Most details of the events we re-enacted last week were withheld. Being a trained thespian, however, I prepped for my role as a detective by finding out what I could. Gruber, I discovered, was playing a married band teacher named Robert who had an affair with a student in the 1980s. Robert’s wife, my sources revealed, stayed with him despite this indignity, only to have her husband repeat his crime with another young girl some 20 years later.

Gruber, as Robert, was clearly the popular teacher-type. Part of his costuming consisted of three Hawaiian shirts, two of them bright and vibrant, and one gray/blue number that Meditz and Kosheva called the “sad Hawaiian shirt.” He pulled on that one to film his scene with me.

My triumphant return to acting was to be what Hutchison called “the long perp walk of shame.” I was to take hold of a handcuffed Gruber and escort him firmly down a long school hallway. At the end of the corridor, we were to pass Hobbs, Nicolari and Joe Loffrens — in the role of teachers — who would give us admonishing glares before we exited the building.
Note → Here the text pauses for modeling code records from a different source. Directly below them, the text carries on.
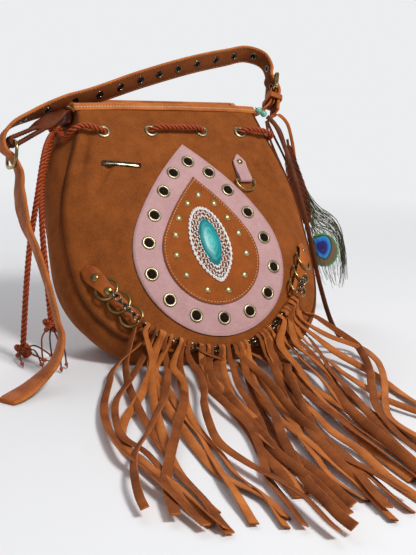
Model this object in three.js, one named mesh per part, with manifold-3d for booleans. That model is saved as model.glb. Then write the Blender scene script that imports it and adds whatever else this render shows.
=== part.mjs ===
import * as THREE from 'three';
import { mergeVertices } from 'three/addons/utils/BufferGeometryUtils.js';
import Module from 'manifold-3d';

const wasm = await Module();
wasm.setup();

// Driving dimensions in millimetres; lengths on the bag run up its front panel
const GAP = 0.3;
const SEAT = 0.5;
const SEAM_GAP = 0.6;
const SUEDE = 2.5;
const PANEL_LENGTH = 330;
const BELLY_LENGTH = 150;
const BELLY_HALF_WIDTH = 164;
const RIM_HALF_WIDTH = 122;
const BASE_FRONT = -75;
const BASE_DEPTH = 140;
const RIM_DEPTH = 55;
const SEAM_HEIGHT = 16;
const LOWER_LEAN = 23.6;
const UPPER_LEAN = 46.6;
const CROWN = 38;
const RIM_CROWN = 2;
const BACK_CROWN = 20;
const BACK_BELLY = 8;
const SIDE_BULGE = 8;
const BASE_BULGE = 32;
const RIM_FOLD = 6;
const BINDING_DROP = 9;
const BINDING_THICKNESS = 1.8;
const BINDING_CLEARANCE = 0.8;
const RIM_EYELET_SPOTS = [-96.7, -34.9, 34.1, 89.8];
const RIM_EYELET_LENGTH = 288;
const EYELET_FLANGE = 8.5;
const EYELET_WALL = 0.6;
const EYELET_CLEARANCE = 0.4;
const ROPE_DIAMETER = 7;
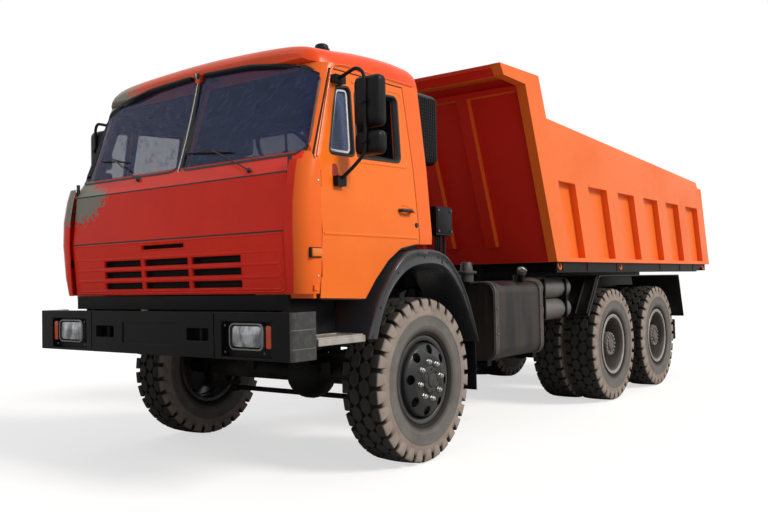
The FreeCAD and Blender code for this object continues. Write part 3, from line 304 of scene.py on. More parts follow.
def bevelled(piece, edge, steps, limit):
    bevel = piece.modifiers.new("edge", "BEVEL")
    bevel.width = edge
    bevel.segments = steps
    bevel.limit_method = "ANGLE"
    bevel.angle_limit = math.radians(limit)
    bevel.use_clamp_overlap = True
    made_plain(piece)
    smooth(piece.data, 35.0)
    weight = piece.modifiers.new("flat", "WEIGHTED_NORMAL")
    weight.keep_sharp = True
    made_plain(piece)


def painted(piece, finish, chosen):
    # Gives a second finish to the faces whose centre and normal are chosen
    mesh = piece.data
    if finish.name not in [m.name for m in mesh.materials]:
        mesh.materials.append(finish)
    index = [m.name for m in mesh.materials].index(finish.name)
    for face in mesh.polygons:
        centre = face.center - Vector((0, front_axle, 0))
        if chosen(centre, face.normal):
            face.material_index = index


def cleaned(node, finish, without=None):
    # The node's own form with its loose triangles merged, without the faces that another form replaces
    mesh = nodes[node].data.copy()
    work = bmesh.new()
    work.from_mesh(mesh)
    bmesh.ops.remove_doubles(work, verts=work.verts, dist=2e-5)
    if without:
        spare = [f for f in work.faces if without(f.calc_center_median() - Vector((0, front_axle, 0)))]
        bmesh.ops.delete(work, geom=spare, context="FACES")
    bmesh.ops.dissolve_limit(work, angle_limit=math.radians(0.6), verts=work.verts, edges=work.edges)
    work.to_mesh(mesh)
    work.free()
    mesh.materials.clear()
    mesh.materials.append(finish)
    return mesh


def dressed(node, finish, edge=0.0, steps=2, limit=40.0, without=None, second=()):
    # The node's own form with its edges rounded and its finishes given
    mesh = cleaned(node, finish, without)
    piece = place(node + "_finish", mesh)
    for other in list(mesh.attributes):
        if other.name == "custom_normal":
            mesh.attributes.remove(other)
    if edge:
        bevelled(piece, edge, steps, limit)
    else:
        smooth(piece.data)
    for other, chosen in second:
        painted(piece, other, chosen)
    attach(piece, nodes[node]["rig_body"])
    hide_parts(node)
    return piece


def gathered(name, meshes):
    # Joins meshes with their own materials into one mesh
    finishes = []
    work = bmesh.new()
    for mesh in meshes:
        first = len(work.faces)
        spot = []
        for finish in mesh.materials:
            if finish not in finishes:
                finishes.append(finish)
            spot.append(finishes.index(finish))
        work.from_mesh(mesh)
        work.faces.ensure_lookup_table()
        for face in work.faces[first:]:
            face.material_index = spot[face.material_index] if face.material_index < len(spot) else 0
    whole = bpy.data.meshes.new(name)
    work.to_mesh(whole)
    work.free()
    for finish in finishes:
        whole.materials.append(finish)
    return whole


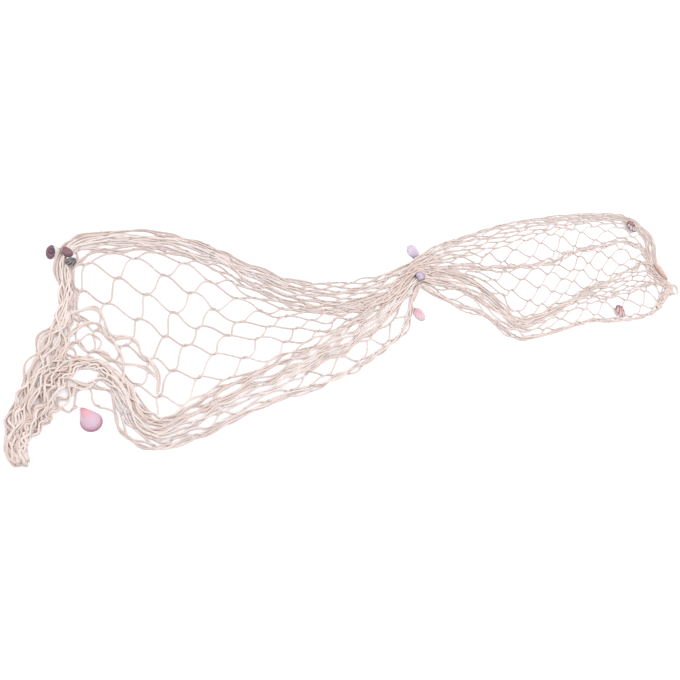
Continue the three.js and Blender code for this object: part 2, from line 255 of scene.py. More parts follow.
MAIN_FOLD = fold([
    # column, x, y, wide, high
    [0, -737, -129.6, 3, 10],
    [1, -728.5, -103.5, 5, 14],
    [2, -709, -80, 12, 18],
    [3, -688, -57, 17, 20],
    [4, -667, -37, 14, 15],
    [5, -641, -22, 10, 10],
    [6, -612, -32, 10, 8],
    [7, -597, -61, 13, 8],
    [8, -590.5, -100, 19, 9],
    [9, -576, -130, 29, 10],
    [10, -545, -133, 30, 10],
    [12, -480, -116, 37, 10],
    [14, -408, -103, 42, 10],
    [16, -343, -90, 43, 11],
    [18, -275, -76, 43, 11],
    [20, -205, -59, 42, 11],
    [22, -135, -37, 36, 12],
    [24, -60, 3, 26, 13],
    [25, -22, 22, 16, 14],
    [26, 12, 12, 30, 12],
    [27.6, 80, -8, 42, 11],
    [29, 132, -50, 46, 10],
    [30.5, 160, -108, 42, 10],
    [31.3, 188, -116, 34, 9],
    [33, 262, -104, 30, 9],
    [35.2, 345, -92, 33, 8],
    [37.5, 430, -81, 34, 8],
    [40, 515, -80, 36, 8],
    [42.2, 600, -75, 38, 8],
    [44.5, 675, -79, 30, 8],
    [45.5, 699, -93, 18, 8],
    [46.7, 709, -106, 10, 7],
    [48, 716, -120, 5, 5],
])
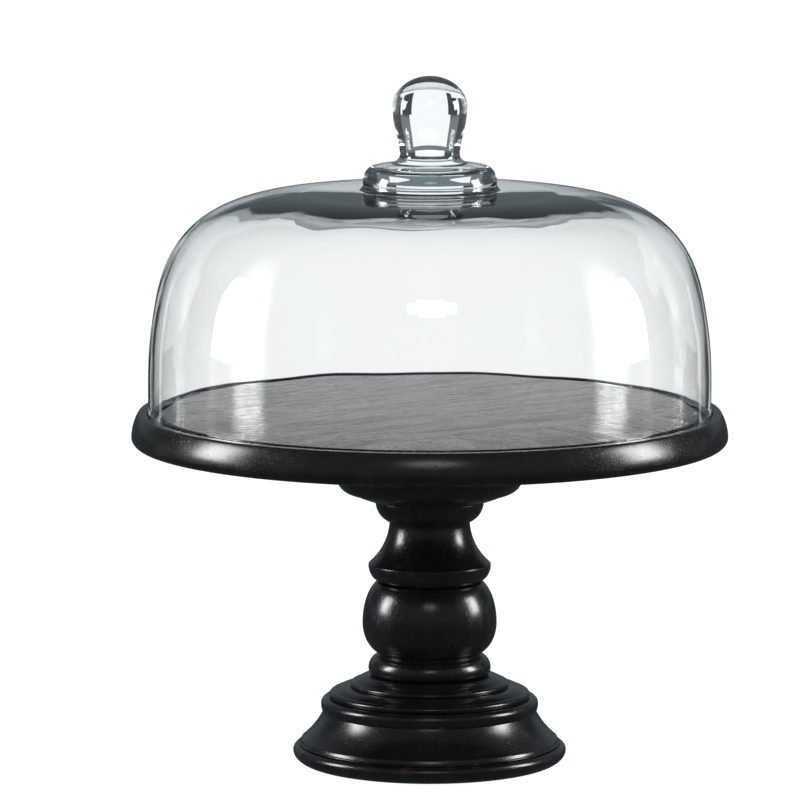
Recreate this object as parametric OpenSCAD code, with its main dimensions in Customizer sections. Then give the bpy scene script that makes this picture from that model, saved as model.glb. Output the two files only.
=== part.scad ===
// Footed cake and display stand with a lift-off glass dome.
// Millimetres, +Z up, origin on the axis at the underside of the foot pads.

/* [Plate] */
// Diameter of the round plate
plate_d = 304.8; // [296:0.2:312]
// Thickness of the plate
plate_t = 16.5; // [15:0.5:20]
// Width of one long stave of the plate
stave_w = 34; // [32:0.5:36]
// Width of one short block at the end of the plate
block_w = 36.4; // [35:0.1:38]
// Direction in which the long staves run
grain_angle = 38; // [30:1:50]

/* [Dome] */
// Outside radius of the glass just above the plate
dome_r = 143.8; // [140:0.1:144]
// Height of the outside of the crown above the plate
crown_h = 113.2; // [108:0.1:118]
// Wall of the glass at the side
wall = 2.8; // [2:0.1:3.4]
// Wall of the glass at the edge of the crown's flat
crown_wall = 4; // [3:0.1:5]
// Glass under the middle of the knob, where the second gather was put on
knob_wall = 10.5; // [7:0.1:12]
// Height of the knob above the crown
knob_h = 58.4; // [54:0.1:62]
// Radius of the widest part of the knob
knob_r = 19.2; // [18:0.1:21]
// Radius of the knob's flange
flange_r = 34.3; // [31:0.1:36]

/* [Stand] */
// Radius of the foot ring
foot_r = 70.1; // [69:0.1:74]
// Height of the base turning
base_h = 45.2; // [44.6:0.1:48]
// Radius of the ball of the stem
ball_r = 34.45; // [33:0.05:36]
// Height of the stem from the base to the mounting disc
stem_h = 90.3; // [88:0.1:94]
// Radius of the mounting disc under the plate
disc_r = 48.5; // [47:0.1:54]
// Height of the mounting disc
disc_h = 29.5; // [28:0.1:34]
// Thickness of the felt pads
pad_t = 2.5; // [1.5:0.1:4]

/* [Hidden] */
$fn = 96;
arc_steps = 8;

// Heights of the pieces in the stack
base_z = pad_t;
stem_z = base_z + base_h;
disc_z = stem_z + stem_h;
plate_z = disc_z + disc_h;
top_z = plate_z + plate_t;

// Groove of the plate that takes the rim of the dome
plate_r = plate_d / 2;
rim_gap = 0.5;
rim_air = 0.3;
groove_depth = 2.6;
groove_inner_r = 136.4;
groove_outer_r = dome_r + rim_gap;
groove_ease = 0.4;

// Edge of the plate
edge_lean = 3.5;
edge_ease = 0.5;
edge_round = 4;
edge_bow = 0.8;

// Staves: the long ones reach to last_joint, and the short blocks lie beyond it
last_joint = 84;
stave_count = 7;
block_joint = -26.7;
block_count = 7;
middle_block = 3;
beyond = plate_d;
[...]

The heavy school doors would slam forebodingly behind us.

Ethan Mass, director of photography, preceded us during our first take, walking backward and holding a stabilized camera tight on Gruber’s face. Because the only part of me the camera would capture was my right arm, I didn’t feel much pressure. I stayed in character, though, stoically leading Gruber down the hallway, past the teachers and toward the door.